Subspace coverage correlates strongly with defense strength (Fig. 6-7). The coverage increase is a mirror image of the SR decrease, providing an interpretable proxy for training.
Performance collapses without bi-level AT, indicating the "vulnerability finding" process is more critical than potential function capacity alone.
Robustness against adaptive attacks: Even when attackers optimize for zero gradient, the SR remains low compared to the baseline.
Improved OR-Bench performance: High weight on benign zero-guidance \(\lambda_1\) results in significantly lower OR-FPR than other strong defenses.

Highlights & Insights¶

Repurposing unsupervised latent direction discovery (typically for interpretability) as a "zero-cost jailbreak simulator" to create OOD attack samples in activation space is highly novel.
Moving from fixed refusal vectors to gradient fields of potential functions decouples "where to steer" from "how hard to steer," allowing benign and jailbroken states to coexist in the same model layer.
Subspace coverage via PCA energy ratios is a powerful metric for explaining why adversarial training generalizes.
The framework effectively transfers the WGAN dual perspective to the activation space, replacing pixel-level perturbations with latent direction extrapolation.

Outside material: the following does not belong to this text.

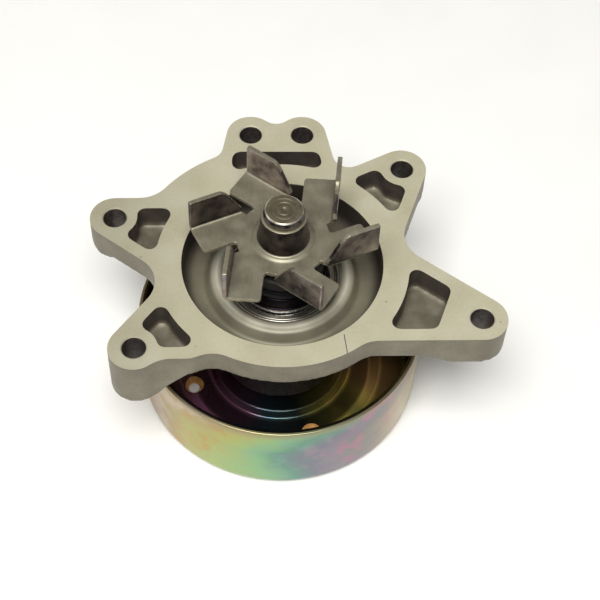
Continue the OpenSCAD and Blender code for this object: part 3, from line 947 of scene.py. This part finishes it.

Limitations & Future Work¶

Simulation is limited by "linear direction extrapolation." Non-natural language jailbreaks like base64 or ciphers might lie in regions unreachable by linear ULDD.
Verification is restricted to 7-8B models; scalability to 70B+ and potential training costs remain unexplored.
Inference latency increases due to \(K\)-step gradient ascent compared to one-shot linear steering.
Sensitivity to hyperparameters like weights \(\lambda_1, \lambda_2\) and extrapolation magnitude \(R\) lacks exhaustive scanning in the main text.
Bias in evaluators (StrongReject/Gemma-2B) for OR-FPR was not extensively discussed.

vs Refusal Direction / AlphaSteer: These are linear steering methods using a global fixed direction + supervised training. This work adopts an MLP-based gradient field + unsupervised AT, outperforming them in both SR and Utility.
vs Conditional Activation Steering / JBShield: These require labels to classify inputs. The proposed method bypasses the labeling problem by simulating jailbreaks via ULDD.
vs Circuit Breaker / LAT: CB/LAT suppress harmful activations but suffer from high over-refusal (30-80%). This work explicitely optimizes for zero guidance on benign samples, reducing OR-FPR to 16–23%.
vs Mack & Turner (2024): While they used ULDD for probing/behavioral guidance, this work uses it to generate adversarial samples for security training—a paradigm that could be applied to hallucination or unlearning.